There were these kids crammed in a bedroom, and P. was in the centre of them all.
I then found out it was his bedroom.

I didn't want to get in at first, but he saw me and kind of dragged me in.
They were playing this game where you have to roll the bottle and decide if you want to confess something personal or have let someone "do" something to you.
When it was P.'s turn, he had to slap at least five people.
He slapped some boys and girls, not very hard and sort of politely, but then he slapped me, and that was way different, I think.
I mean, he slapped me kinda hard, but in a, how can I say, passionate way? Like, he wanted to kiss me but could only slap me?
I remember the burning sensation on my cheek. I loved it.

Meanwhile, outside it had started raining pretty bad.
When the game finished, P. and me went outside together. We stood in the rain for a bit and got quite soaked.
We didn't speak much at all, just stood there, but then P. started singing "Black Sabbath"( by Black Sabbath, of course) which starts with the rain, you know?

And we kinda sang it together in the rain.

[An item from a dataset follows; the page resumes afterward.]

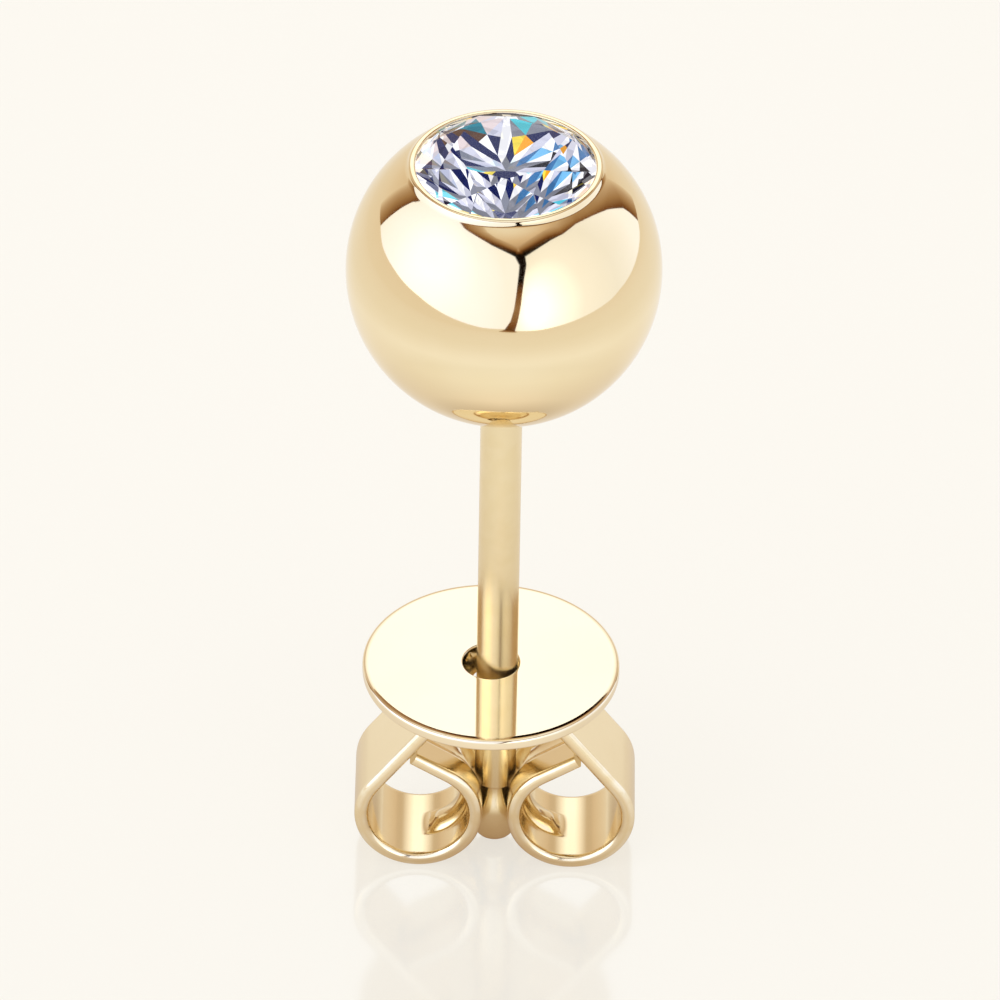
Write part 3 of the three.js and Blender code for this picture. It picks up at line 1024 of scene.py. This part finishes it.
def card(name, facing, distance, corners, spot, stops, strength=1.0):
    """A light-giving sheet; its corners and its brightest spot lie in the directions given."""
    points = [on_card(facing, distance, *corner) for corner in corners]
    centre = on_card(facing, distance, *spot)
    return hang(name, points, [range(len(points))], glow(name + "_glow", centre, stops, strength))


print("helpers:", [helper.__name__ for helper in (ramp, tone_by_distance, shine, glow, card)])

# %% [markdown]
# Studios hang black cloth beside their lights, because a bright mirror needs dark lines to look
# round. Here the cloth's edge must fade as it does on the gold, so each of its points carries a shade,
# and the tones between black and the brown of the room are looked up from it. A border is laid out in
# rows that cross it; `fading` fills in a row from its two ends.

# %% Cloth with a soft edge
CLOTH_TONES = [(0.0, (0.005, 0.002, 0.001)), (0.12, (0.006, 0.003, 0.001)), (0.25, (0.2, 0.08, 0.025)),
               (0.4, (0.4, 0.24, 0.12)), (0.6, (0.56, 0.4, 0.27)), (0.8, (0.74, 0.6, 0.46)),
               (1.0, (0.9, 0.82, 0.72))]
BLACKEST, BROWNEST, BLACK_GAIN, DARK_RISE = 0.05, 0.3, 0.6, 0.09


def dark_cloth():
    """Cloth whose "shade" runs from black (0) over brown to the tone of the room (1)."""
    material, tree = new_material("dark_cloth", empty=True)
    shade = put(tree, "ShaderNodeAttribute", attribute_name="shade").outputs["Fac"]
    shine(tree, ramp(tree, shade, CLOTH_TONES))
    return material


def fading(inner, outer, dark_share, outer_shade):
    """One row of a border: dark from the inner direction for a share of the way, then fading.

    The narrower the dark share, the browner it starts.
    """
    middle = [i + (o - i) * dark_share for i, o in zip(inner, outer)]
    inner_shade = max(BLACKEST, BROWNEST - BLACK_GAIN * dark_share)
    return (*inner, inner_shade), (*middle, inner_shade + DARK_RISE), (*outer, outer_shade)


def border(name, facing, distance, rows, material):
    """A strip of cloth along a softbox; each row crosses it with (azimuth, elevation, shade) ends."""
    ends = [end for row in rows for end in row]
    across = len(rows[0])
    points = [on_card(facing, distance, azimuth, elevation) for azimuth, elevation, shade in ends]
    faces = [(i, i + 1, i + across + 1, i + across)
             for i in range(len(ends) - across) if (i + 1) % across]
    sheet = hang(name, points, faces, material)
    shades = sheet.data.attributes.new("shade", "FLOAT", "POINT")
    shades.data.foreach_set("value", [shade for azimuth, elevation, shade in ends])
    return sheet


print("cloth:", len(CLOTH_TONES), "tones from black to the room's")

# %% [markdown]
# Two large softboxes stand left and right of the camera, almost meeting in the middle. A single one
# overhead would be simpler, but it would leave the bead without the two bright windows that make gold
# look polished. Each card has its spot where the lamp is. A third light behind the earring fills the
# pad.

# %% Softboxes
CARD_DISTANCE = 0.45
LEFT_FACING, RIGHT_FACING, BACK_FACING = (-54, 0), (70, 0), (180, 40)
LEFT_BOX = [(2, -8), (5.5, -2), (8, 7), (10, 18), (12, 28), (15, 38), (12, 44), (-14, 52), (-49, 55),
            (-73, 53), (-99, 43), (-113, 28), (-115, 13), (-117, 2), (-105, 1), (-86, 1), (-61, -1),
            (-38, -5), (-14, -8)]
RIGHT_BOX = [(7, -9.5), (13, -10), (32, -11), (61, -12), (88, -10), (111, -9), (127, -8), (131, -7),
             (126, 6), (115, 20), (101, 32), (85, 41), (53, 47), (20, 43.5), (20, 38), (16, 28),
             (13.5, 18), (11.5, 7), (9.5, -2)]
WHITE_LIGHT, COOL_LIGHT = (1.0, 1.0, 1.0), (0.57, 0.595, 0.7)
SIDE_STRENGTH, BACK_STRENGTH = 2.0, 1.45
card("left_softbox", LEFT_FACING, CARD_DISTANCE, LEFT_BOX, (-62, 28),
     [(0.0, WHITE_LIGHT), (0.12, WHITE_LIGHT), (0.35, (0.62, 0.65, 0.82)), (0.75, COOL_LIGHT)],
     SIDE_STRENGTH)
card("right_softbox", RIGHT_FACING, CARD_DISTANCE, RIGHT_BOX, (22, 6),
     [(0.0, WHITE_LIGHT), (0.14, WHITE_LIGHT), (0.28, (0.7, 0.72, 0.8)), (0.42, (0.56, 0.57, 0.62)),
      (0.65, (0.51, 0.52, 0.57)), (1.0, COOL_LIGHT)], SIDE_STRENGTH)
card("back_softbox", BACK_FACING, CARD_DISTANCE, [(148, 20), (-148, 20), (-145, 43), (145, 43)],
     (180, 39), [(0.0, WHITE_LIGHT), (0.05, WHITE_LIGHT), (0.2, (0.46, 0.37, 0.28))], BACK_STRENGTH)
print("softboxes:", len(LEFT_BOX), "and", len(RIGHT_BOX), "corners, and a small one behind")

# %% [markdown]
# Dark cloth fills the gap between the softboxes and runs along their tops. On the bead it draws the
# black Y and fades outwards into the brown of the room, and the pad's falling edge mirrors the cloth
# along the back light's top as a dark line. Gaps between the lights alone would show the room there,
# which is too bright. The cloth hangs a little nearer than the lights, so that it covers their edges.

# %% Cloth along the softboxes
CLOTH_DISTANCE = 0.44
GAP_FACING = (12, 10)
GAP = [((-3, -10, 0.5), (10, -11, 0.5)), ((1, -8.5, 0.2), (8, -9.5, 0.2)),
       ((5, -2, 0.3), (10, -2, 0.3)), ((7.5, 7, 0.35), (12, 7, 0.35)),
       ((9.5, 18, 0.25), (14, 18, 0.25)), ((11.5, 28, 0.1), (16.5, 28, 0.1)),
       ((14, 38, 0), (20.5, 38, 0)), ((11, 44, 0), (21, 43.5, 0)), ((13, 48, 0.3), (18, 48, 0.3))]
LEFT_TOP = [fading((13, 43.5), (15, 51), 0.45, 0.6), fading((-14, 52), (-12, 58), 0.3, 0.65),
            fading((-30, 54.5), (-29, 61), 0.2, 0.75), fading((-49, 55), (-49, 62), 0.15, 0.8),
            fading((-73, 53), (-74, 61), 0.15, 0.85), fading((-99, 43), (-102, 53), 0.12, 0.85),
            fading((-113, 28), (-125, 38), 0.15, 0.9), fading((-115, 13), (-131, 16), 0.15, 0.9),
            fading((-117, 2), (-131, 0), 0.1, 0.9)]
RIGHT_TOP = [fading((19, 43), (15, 51), 0.45, 0.6), fading((53, 47), (52, 55), 0.3, 0.65),
             fading((68, 44.5), (69, 52), 0.2, 0.7), fading((85, 41), (87, 49), 0.15, 0.75),
             fading((101, 32), (107, 42), 0.12, 0.8), fading((115, 20), (124, 29), 0.15, 0.85),
             fading((126, 6), (139, 10), 0.18, 0.85), fading((131, -7), (142, -7), 0.15, 0.85)]
BACK_TOP = [((azimuth, 42, shade), (azimuth, 53, shade + 0.1), (azimuth, 60, 0.9)) for azimuth, shade in
            ((145, 0.5), (158, 0.3), (168, 0.0), (180, 0.0), (-173, 0.28), (-162, 0.4), (-145, 0.5))]
cloth = dark_cloth()
for name, facing, rows in (("in_the_gap", GAP_FACING, GAP), ("on_the_left_box", LEFT_FACING, LEFT_TOP),
                           ("on_the_right_box", RIGHT_FACING, RIGHT_TOP),
                           ("on_the_back_box", BACK_FACING, BACK_TOP)):
    border("cloth_" + name, facing, CLOTH_DISTANCE, rows, cloth)
    print("cloth", name, len(rows), "rows")

# %% [markdown]
# The floor is plain and pale. It gives off most of its own brightness, as a lit table does, so that
# the soft shadow under the earring stays faint, and a light gloss mirrors the clutch's loops. Gold
# sees another, smaller table than the camera does: with an endless floor the softboxes would be cut
# off at the horizon. That table glows with painted light, brightest in front of the earring, and
# carries a painted shadow where the earring stands.

# %% Floor and table
FLOOR_COLOUR = (0.965, 0.939, 0.863)
FLOOR_OWN_SHARE, FLOOR_LIT_SHARE = 0.2, 0.7
FLOOR_ROUGHNESS, FLOOR_GLOSS = 0.11, 1.75
FLOOR_REACH = 3.0
TABLE_REACH = 0.078
DISC_STEPS = 96
# The table seen by the gold is painted: painted light brightest a little in front of the earring.
TABLE_SPOT = (0, -0.005, 0)
TABLE_TONES = [(0.0, (1.25, 1.27, 1.3)), (0.006, (1.1, 1.12, 1.13)), (0.013, (1.0, 0.99, 0.97)),
               (0.018, (1.0, 0.98, 0.96)), (0.026, (0.94, 0.9, 0.85)), (0.034, (0.91, 0.86, 0.79)),
               (0.065, (0.89, 0.82, 0.74)), (0.09, (0.87, 0.79, 0.69))]
# A painted shadow on the table where the earring stands, darkest at its middle.
PAINTED_CONTACT_SHADOW_TONES = [(0.0, (0.32, 0.2, 0.12)), (0.0012, (0.47, 0.35, 0.25)), (0.003, (0.62, 0.53, 0.44)),
                 (0.006, (0.78, 0.7, 0.62)), (0.012, (0.91, 0.87, 0.82)), (0.02, (1.0, 1.0, 1.0))]


def disc(name, reach, height, material):
    """A flat round sheet under the earring."""
    mesh = bpy.data.meshes.new(name)
    shell = bmesh.new()
    bmesh.ops.create_circle(shell, cap_ends=True, segments=DISC_STEPS, radius=reach)
    shell.to_mesh(mesh)
    shell.free()
    for corner in mesh.vertices:
        corner.co.z = height
    mesh.materials.append(material)
    sheet = in_scene(name, mesh)
    return sheet


def floor_finish():
    """Pale, faintly glossy and partly lit from within."""
    material, tree = new_material("floor_finish")
    surface = tree.nodes["Principled BSDF"].inputs
    surface["Base Color"].default_value = (*[FLOOR_OWN_SHARE * c for c in FLOOR_COLOUR], 1)
    surface["Emission Color"].default_value = (*FLOOR_COLOUR, 1)
    surface["Emission Strength"].default_value = FLOOR_LIT_SHARE
    surface["Roughness"].default_value = FLOOR_ROUGHNESS
    surface["IOR"].default_value = FLOOR_GLOSS
    return material


def table_glow():
    """Painted light, brightest in front of the earring, and a painted shadow where the earring stands."""
    material, tree = new_material("table_glow", empty=True)
    lit = tone_by_distance(tree, TABLE_SPOT, TABLE_TONES)
    shaded = tone_by_distance(tree, (0, 0, 0), PAINTED_CONTACT_SHADOW_TONES)
    tone = put(tree, "ShaderNodeVectorMath", {0: lit, 1: shaded}, operation="MULTIPLY").outputs[0]
    shine(tree, tone)
    return material


floor = disc("floor", FLOOR_REACH, 0.0, floor_finish())
floor.visible_glossy = False
floor.visible_transmission = False
floor.visible_shadow = False
table = disc("table_seen_by_the_gold", TABLE_REACH, -0.01 * MM, table_glow())
table.visible_camera = False
table.visible_diffuse = False
print(f"floor {FLOOR_REACH:.0f} m, table {1000 * TABLE_REACH:.0f} mm in radius")

# %% [markdown]
# Beyond the lights is a plain room. The World shader gives it a tone by height: warm at the horizon,
# brown behind the lights' tops, and bright at the ceiling. A captured panorama is the usual room, but
# it would bring windows and lamps of its own into the mirror. The camera alone sees the floor's colour
# there, so that the picture has no horizon.

# %% The room
ROOM_TONES = [(-90, (0.92, 0.87, 0.8)), (-25, (0.88, 0.8, 0.71)), (-9, (0.87, 0.79, 0.69)),
              (1, (0.86, 0.76, 0.65)), (8, (0.83, 0.71, 0.58)), (18, (0.78, 0.64, 0.5)),
              (30, (0.68, 0.52, 0.38)), (45, (0.5, 0.35, 0.21)), (50, (0.56, 0.39, 0.25)),
              (56, (0.77, 0.6, 0.45)), (61, (0.88, 0.78, 0.68)), (66, (0.97, 0.95, 0.92)),
              (90, (1.0, 0.98, 0.95))]


def make_room():
    """A room whose brightness changes with the direction's elevation."""
    world = bpy.data.worlds.new("room")
    bpy.context.scene.world = world
    world.use_nodes = True
    tree = world.node_tree
    tree.nodes.clear()
    way = put(tree, "ShaderNodeTexCoord").outputs["Generated"]
    height = put(tree, "ShaderNodeSeparateXYZ", {0: way}).outputs[2]
    share = sum_up(tree, "MULTIPLY_ADD", height, 0.5, 0.5)
    tones = ramp(tree, share, [((math.sin(math.radians(e)) + 1) / 2, colour) for e, colour in ROOM_TONES])
    room = put(tree, "ShaderNodeBackground", {"Color": tones, "Strength": 1.0})
    seen = put(tree, "ShaderNodeBackground", {"Color": (*FLOOR_COLOUR, 1), "Strength": 1.0})
    is_camera = put(tree, "ShaderNodeLightPath").outputs["Is Camera Ray"]
    both = put(tree, "ShaderNodeMixShader", {0: is_camera, 1: room.outputs[0], 2: seen.outputs[0]})
    put(tree, "ShaderNodeOutputWorld", {"Surface": both.outputs[0]})


make_room()
bpy.context.scene.view_settings.view_transform = "Standard"
print("room:", len(ROOM_TONES), "tones from floor to ceiling")

# %% [markdown]
# ## The camera
# The portrait is taken from about 37 degrees above. A short lens close by would swell the bead, so the
# lens is long, as for most jewellery. The roll of one degree lets the earring lean to the right a little.

# %% Camera
CAMERA_PLACE = Vector((0, -0.164, 0.133065))
CAMERA_ROLL = math.radians(1.0)
SENSOR = 36.0
LENS = 386.0
NEAREST_SEEN = 0.001


def make_camera():
    """Looks at the middle of the earring, rolled by CAMERA_ROLL."""
    data = bpy.data.cameras.new("camera")
    data.sensor_width = SENSOR
    data.lens = LENS
    data.clip_start = NEAREST_SEEN
    camera = in_scene("camera", data)
    middle = (cad_box[0] + cad_box[1]) / 2
    look = (middle - CAMERA_PLACE).to_track_quat("-Z", "Y").to_matrix().to_4x4()
    roll = Matrix.Rotation(CAMERA_ROLL, 4, "Z")
    camera.matrix_world = Matrix.Translation(CAMERA_PLACE) @ look @ roll
    bpy.context.scene.camera = camera


make_camera()
print("camera at", [round(1000 * v) for v in CAMERA_PLACE], "mm, lens", LENS)

# %% [markdown]
# Last, the imported model's box is printed.

# %% Sizes
print("cad box", [[round(1000 * v, 3) for v in c] for c in cad_box])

It was pretty awesome, I think.
Reason why I haven't written in such a long time? Well, it's kinda tricky to explain really...well, ok, I'll give it a try: I met this person whom I think I'm really interested in and ya know...no, I dunno, LOL.
As I said, it's tricky to explain this, especially now that my brain is sort of fucked by the presence of aforementioned person. I'm happy, I think?
It seems daft and kind of cheesy to start saying how amazing this guy is, I know...I'll try to avoid that. But, gosh is he cool!
It's also kind of pointless for me to try to describe this guy, I'd probably fail anyway...but I've gotta tell someone!
And I know that if I don't write it down now I'm gonna change my mind and not write about it at all...I'd prolly start thinking that it's really tacky after all and stuff...

so I will say how I met him and stuff, but now I actually have to go see him so, more later.